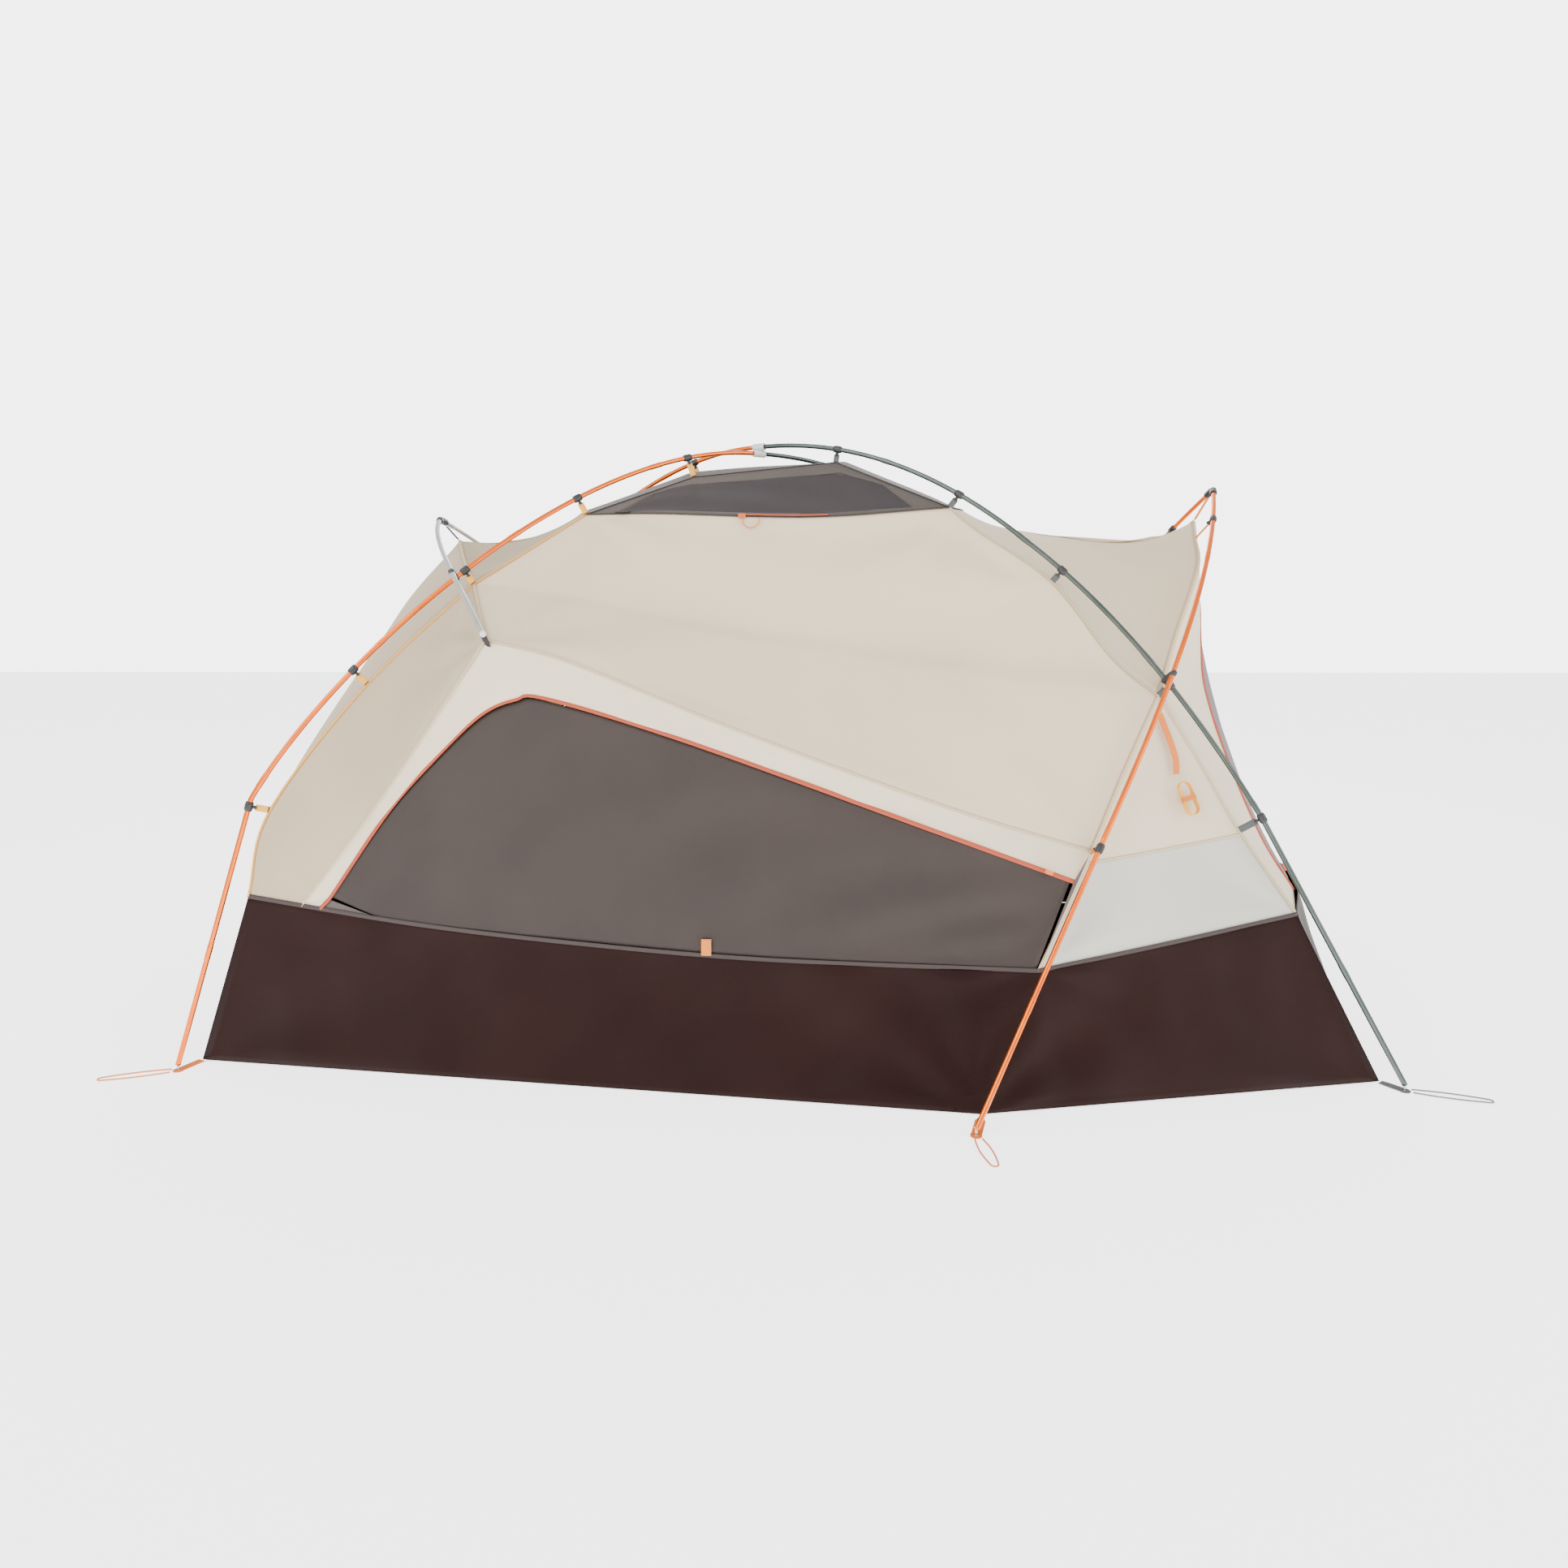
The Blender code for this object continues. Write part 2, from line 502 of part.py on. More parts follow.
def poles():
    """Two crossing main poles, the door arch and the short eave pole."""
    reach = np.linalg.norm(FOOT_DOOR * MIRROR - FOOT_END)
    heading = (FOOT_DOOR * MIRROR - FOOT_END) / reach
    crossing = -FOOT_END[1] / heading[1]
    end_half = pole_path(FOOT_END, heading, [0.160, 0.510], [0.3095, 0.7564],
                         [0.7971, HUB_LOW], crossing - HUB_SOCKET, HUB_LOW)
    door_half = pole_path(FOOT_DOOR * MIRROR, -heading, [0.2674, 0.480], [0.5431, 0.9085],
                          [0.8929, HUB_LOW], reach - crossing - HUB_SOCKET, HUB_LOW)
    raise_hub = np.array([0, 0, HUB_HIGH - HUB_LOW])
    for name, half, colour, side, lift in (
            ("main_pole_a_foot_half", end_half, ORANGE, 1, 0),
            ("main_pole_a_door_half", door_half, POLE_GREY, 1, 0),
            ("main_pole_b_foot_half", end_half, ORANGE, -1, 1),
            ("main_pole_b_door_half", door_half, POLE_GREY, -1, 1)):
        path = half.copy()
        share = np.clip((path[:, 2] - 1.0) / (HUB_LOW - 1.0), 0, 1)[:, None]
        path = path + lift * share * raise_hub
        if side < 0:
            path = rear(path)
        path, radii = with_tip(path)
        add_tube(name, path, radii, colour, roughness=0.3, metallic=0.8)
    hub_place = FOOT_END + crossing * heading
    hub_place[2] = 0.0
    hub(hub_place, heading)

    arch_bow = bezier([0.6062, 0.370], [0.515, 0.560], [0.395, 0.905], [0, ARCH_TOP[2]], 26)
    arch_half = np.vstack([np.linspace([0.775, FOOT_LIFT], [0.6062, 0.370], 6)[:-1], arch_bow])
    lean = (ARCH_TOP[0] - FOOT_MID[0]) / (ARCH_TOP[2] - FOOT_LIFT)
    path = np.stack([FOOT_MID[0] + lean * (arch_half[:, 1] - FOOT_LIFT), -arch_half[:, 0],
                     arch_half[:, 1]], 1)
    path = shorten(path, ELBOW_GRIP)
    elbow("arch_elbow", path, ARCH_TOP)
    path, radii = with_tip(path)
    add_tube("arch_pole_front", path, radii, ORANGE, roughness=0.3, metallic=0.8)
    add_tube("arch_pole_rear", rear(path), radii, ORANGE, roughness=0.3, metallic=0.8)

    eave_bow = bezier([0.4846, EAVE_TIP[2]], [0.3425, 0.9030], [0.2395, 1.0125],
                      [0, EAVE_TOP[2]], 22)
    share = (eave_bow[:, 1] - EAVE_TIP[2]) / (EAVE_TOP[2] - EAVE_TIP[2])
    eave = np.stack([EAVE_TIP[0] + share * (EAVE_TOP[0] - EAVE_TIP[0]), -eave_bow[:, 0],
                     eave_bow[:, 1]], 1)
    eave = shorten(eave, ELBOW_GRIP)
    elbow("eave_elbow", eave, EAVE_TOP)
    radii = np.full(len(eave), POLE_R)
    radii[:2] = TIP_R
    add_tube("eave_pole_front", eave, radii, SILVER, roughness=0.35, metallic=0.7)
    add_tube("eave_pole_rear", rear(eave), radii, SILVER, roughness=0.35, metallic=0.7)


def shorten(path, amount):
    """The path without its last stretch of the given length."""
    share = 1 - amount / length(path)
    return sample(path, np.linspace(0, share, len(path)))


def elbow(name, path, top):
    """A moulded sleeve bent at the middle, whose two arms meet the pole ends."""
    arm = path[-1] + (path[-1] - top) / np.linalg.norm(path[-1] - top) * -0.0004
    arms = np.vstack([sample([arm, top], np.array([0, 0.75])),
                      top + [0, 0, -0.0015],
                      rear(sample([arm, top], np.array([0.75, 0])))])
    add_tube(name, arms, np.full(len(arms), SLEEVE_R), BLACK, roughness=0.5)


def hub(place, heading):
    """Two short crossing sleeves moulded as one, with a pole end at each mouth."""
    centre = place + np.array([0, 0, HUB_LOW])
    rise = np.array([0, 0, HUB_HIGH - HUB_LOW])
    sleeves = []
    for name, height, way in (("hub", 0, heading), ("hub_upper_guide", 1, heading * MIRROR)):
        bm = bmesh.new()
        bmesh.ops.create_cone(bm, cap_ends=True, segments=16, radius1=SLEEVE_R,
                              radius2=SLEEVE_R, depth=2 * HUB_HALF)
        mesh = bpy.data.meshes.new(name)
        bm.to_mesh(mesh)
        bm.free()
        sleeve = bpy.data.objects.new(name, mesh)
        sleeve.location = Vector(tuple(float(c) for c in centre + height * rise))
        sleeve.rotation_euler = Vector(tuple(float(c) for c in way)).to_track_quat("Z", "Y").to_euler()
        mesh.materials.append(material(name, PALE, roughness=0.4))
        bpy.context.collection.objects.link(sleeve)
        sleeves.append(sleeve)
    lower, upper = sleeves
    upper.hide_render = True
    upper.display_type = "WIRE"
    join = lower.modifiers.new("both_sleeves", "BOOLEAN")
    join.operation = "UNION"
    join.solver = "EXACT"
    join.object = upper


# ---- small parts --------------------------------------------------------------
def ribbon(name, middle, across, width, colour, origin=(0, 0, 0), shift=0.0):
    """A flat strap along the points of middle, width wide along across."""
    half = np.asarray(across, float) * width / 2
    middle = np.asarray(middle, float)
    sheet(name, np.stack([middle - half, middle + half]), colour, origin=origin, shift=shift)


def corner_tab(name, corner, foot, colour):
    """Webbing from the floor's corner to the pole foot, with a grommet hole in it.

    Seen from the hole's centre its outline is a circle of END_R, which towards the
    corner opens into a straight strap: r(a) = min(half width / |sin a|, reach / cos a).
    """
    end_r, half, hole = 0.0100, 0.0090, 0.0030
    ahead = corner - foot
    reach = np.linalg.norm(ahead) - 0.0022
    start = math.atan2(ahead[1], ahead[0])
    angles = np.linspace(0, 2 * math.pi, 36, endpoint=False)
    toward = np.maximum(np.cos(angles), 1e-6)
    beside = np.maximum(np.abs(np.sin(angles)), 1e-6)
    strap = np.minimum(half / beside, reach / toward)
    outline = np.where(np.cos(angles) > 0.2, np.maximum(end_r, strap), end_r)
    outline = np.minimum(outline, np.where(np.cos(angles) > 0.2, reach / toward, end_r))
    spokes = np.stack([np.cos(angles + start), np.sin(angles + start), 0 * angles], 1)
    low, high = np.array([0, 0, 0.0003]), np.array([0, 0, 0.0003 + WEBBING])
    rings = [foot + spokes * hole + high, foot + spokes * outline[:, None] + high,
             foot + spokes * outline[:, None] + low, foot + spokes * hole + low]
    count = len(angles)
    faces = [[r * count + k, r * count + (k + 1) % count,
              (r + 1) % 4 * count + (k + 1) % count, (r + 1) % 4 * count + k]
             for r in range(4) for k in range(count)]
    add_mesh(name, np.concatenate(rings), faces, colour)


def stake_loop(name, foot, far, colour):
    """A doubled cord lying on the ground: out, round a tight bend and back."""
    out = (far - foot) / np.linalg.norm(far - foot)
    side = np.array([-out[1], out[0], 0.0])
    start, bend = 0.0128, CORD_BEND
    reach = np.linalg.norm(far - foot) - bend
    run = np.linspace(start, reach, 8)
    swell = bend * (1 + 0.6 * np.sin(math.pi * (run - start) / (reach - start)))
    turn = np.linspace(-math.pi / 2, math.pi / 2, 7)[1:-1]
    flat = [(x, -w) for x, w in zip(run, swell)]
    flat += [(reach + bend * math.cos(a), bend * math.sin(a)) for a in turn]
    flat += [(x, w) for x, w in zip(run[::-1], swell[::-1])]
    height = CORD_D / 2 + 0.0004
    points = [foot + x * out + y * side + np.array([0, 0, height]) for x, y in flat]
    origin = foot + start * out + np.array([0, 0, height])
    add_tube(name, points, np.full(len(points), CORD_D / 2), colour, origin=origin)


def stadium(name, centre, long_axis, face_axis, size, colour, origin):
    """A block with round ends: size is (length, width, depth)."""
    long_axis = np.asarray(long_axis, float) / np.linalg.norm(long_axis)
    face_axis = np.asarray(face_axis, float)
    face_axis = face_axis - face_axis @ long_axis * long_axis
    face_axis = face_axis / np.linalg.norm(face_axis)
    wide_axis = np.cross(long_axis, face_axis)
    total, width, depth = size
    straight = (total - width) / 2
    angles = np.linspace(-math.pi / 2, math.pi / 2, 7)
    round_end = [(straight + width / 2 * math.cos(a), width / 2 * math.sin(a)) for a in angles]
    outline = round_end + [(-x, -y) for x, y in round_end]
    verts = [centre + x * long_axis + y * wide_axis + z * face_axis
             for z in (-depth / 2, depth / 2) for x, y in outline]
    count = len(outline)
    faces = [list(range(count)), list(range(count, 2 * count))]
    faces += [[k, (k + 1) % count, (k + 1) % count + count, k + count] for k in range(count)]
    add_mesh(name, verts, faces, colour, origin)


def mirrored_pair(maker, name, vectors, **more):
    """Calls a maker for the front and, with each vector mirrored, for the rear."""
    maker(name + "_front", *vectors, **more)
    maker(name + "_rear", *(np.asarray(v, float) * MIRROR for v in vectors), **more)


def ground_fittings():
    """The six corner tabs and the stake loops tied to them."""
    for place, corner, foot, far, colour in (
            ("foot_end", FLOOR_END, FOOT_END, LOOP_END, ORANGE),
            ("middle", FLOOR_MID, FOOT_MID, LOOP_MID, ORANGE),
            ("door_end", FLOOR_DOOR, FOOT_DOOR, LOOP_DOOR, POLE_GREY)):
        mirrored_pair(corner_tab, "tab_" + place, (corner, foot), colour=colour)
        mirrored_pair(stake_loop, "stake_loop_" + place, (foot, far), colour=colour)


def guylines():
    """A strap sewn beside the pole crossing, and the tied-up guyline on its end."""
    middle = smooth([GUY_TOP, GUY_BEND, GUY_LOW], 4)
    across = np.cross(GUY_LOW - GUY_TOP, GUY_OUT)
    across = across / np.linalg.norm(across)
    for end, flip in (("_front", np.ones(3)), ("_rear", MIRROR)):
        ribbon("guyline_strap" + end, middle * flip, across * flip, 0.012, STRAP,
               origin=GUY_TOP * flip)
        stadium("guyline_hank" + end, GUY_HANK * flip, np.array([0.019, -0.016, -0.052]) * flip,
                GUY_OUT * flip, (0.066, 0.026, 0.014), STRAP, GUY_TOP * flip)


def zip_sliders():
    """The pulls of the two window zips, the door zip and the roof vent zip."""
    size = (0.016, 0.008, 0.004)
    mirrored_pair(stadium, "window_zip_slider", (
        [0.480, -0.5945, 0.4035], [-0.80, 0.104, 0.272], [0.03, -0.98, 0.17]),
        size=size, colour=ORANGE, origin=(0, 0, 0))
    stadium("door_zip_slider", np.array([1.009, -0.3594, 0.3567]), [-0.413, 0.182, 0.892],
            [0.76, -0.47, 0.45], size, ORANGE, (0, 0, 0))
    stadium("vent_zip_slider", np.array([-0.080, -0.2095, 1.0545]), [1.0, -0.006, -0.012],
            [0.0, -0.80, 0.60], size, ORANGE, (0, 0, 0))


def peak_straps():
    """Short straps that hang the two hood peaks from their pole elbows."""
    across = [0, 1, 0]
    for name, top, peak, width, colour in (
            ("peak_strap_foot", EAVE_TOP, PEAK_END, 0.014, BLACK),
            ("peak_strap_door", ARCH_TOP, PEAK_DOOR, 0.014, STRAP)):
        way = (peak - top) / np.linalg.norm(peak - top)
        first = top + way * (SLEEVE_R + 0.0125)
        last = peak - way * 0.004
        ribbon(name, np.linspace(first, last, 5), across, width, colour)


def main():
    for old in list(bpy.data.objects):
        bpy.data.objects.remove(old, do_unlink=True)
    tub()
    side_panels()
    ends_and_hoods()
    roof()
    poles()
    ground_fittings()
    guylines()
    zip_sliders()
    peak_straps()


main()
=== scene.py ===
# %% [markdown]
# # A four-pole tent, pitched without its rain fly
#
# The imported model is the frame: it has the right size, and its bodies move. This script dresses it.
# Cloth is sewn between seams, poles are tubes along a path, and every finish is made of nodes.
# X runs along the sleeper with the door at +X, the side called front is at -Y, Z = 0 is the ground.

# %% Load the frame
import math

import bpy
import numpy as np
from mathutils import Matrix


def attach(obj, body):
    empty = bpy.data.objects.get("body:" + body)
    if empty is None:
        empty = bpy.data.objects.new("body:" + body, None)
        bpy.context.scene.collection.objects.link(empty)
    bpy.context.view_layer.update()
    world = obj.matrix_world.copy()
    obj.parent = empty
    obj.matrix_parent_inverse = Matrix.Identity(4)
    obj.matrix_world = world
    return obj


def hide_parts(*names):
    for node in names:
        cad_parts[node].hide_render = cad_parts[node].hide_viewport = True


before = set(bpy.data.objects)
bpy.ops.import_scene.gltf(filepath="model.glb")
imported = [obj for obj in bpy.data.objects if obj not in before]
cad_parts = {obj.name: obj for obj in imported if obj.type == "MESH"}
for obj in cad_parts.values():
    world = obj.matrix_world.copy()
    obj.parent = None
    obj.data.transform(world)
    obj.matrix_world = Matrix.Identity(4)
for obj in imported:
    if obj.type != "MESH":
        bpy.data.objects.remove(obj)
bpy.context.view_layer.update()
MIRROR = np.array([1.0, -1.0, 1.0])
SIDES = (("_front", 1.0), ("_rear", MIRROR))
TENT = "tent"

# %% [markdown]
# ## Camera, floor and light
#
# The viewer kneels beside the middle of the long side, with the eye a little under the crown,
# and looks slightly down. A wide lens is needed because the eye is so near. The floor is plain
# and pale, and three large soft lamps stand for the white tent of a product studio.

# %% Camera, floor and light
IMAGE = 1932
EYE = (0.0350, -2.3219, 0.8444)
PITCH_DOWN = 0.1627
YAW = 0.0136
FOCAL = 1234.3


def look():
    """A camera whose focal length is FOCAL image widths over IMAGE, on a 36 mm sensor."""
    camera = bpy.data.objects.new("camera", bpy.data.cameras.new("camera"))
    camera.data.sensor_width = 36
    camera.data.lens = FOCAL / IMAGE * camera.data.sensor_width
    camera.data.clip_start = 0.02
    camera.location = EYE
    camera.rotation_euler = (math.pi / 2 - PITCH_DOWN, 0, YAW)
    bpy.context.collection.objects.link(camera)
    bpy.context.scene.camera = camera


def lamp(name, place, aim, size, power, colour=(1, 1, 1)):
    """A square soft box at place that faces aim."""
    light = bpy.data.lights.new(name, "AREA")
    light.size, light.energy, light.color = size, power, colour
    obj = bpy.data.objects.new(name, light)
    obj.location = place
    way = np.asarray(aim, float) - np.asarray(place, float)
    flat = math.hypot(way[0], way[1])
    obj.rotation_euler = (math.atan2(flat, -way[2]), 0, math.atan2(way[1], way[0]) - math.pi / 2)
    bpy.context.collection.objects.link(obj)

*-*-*

■ **Stated problem**
Go back over the listing above and copy exactly the lines that begin at the line with "cad_parts[node].hide_render = cad_parts[node].hide_viewport" and stop after the line with "bpy.context.scene.camera = camera"; leave out every other line.

■ **Exercise answer**
        cad_parts[node].hide_render = cad_parts[node].hide_viewport = True


before = set(bpy.data.objects)
bpy.ops.import_scene.gltf(filepath="model.glb")
imported = [obj for obj in bpy.data.objects if obj not in before]
cad_parts = {obj.name: obj for obj in imported if obj.type == "MESH"}
for obj in cad_parts.values():
    world = obj.matrix_world.copy()
    obj.parent = None
    obj.data.transform(world)
    obj.matrix_world = Matrix.Identity(4)
for obj in imported:
    if obj.type != "MESH":
        bpy.data.objects.remove(obj)
bpy.context.view_layer.update()
MIRROR = np.array([1.0, -1.0, 1.0])
SIDES = (("_front", 1.0), ("_rear", MIRROR))
TENT = "tent"

# %% [markdown]
# ## Camera, floor and light
#
# The viewer kneels beside the middle of the long side, with the eye a little under the crown,
# and looks slightly down. A wide lens is needed because the eye is so near. The floor is plain
# and pale, and three large soft lamps stand for the white tent of a product studio.

# %% Camera, floor and light
IMAGE = 1932
EYE = (0.0350, -2.3219, 0.8444)
PITCH_DOWN = 0.1627
YAW = 0.0136
FOCAL = 1234.3


def look():
    """A camera whose focal length is FOCAL image widths over IMAGE, on a 36 mm sensor."""
    camera = bpy.data.objects.new("camera", bpy.data.cameras.new("camera"))
    camera.data.sensor_width = 36
    camera.data.lens = FOCAL / IMAGE * camera.data.sensor_width
    camera.data.clip_start = 0.02
    camera.location = EYE
    camera.rotation_euler = (math.pi / 2 - PITCH_DOWN, 0, YAW)
    bpy.context.collection.objects.link(camera)
    bpy.context.scene.camera = camera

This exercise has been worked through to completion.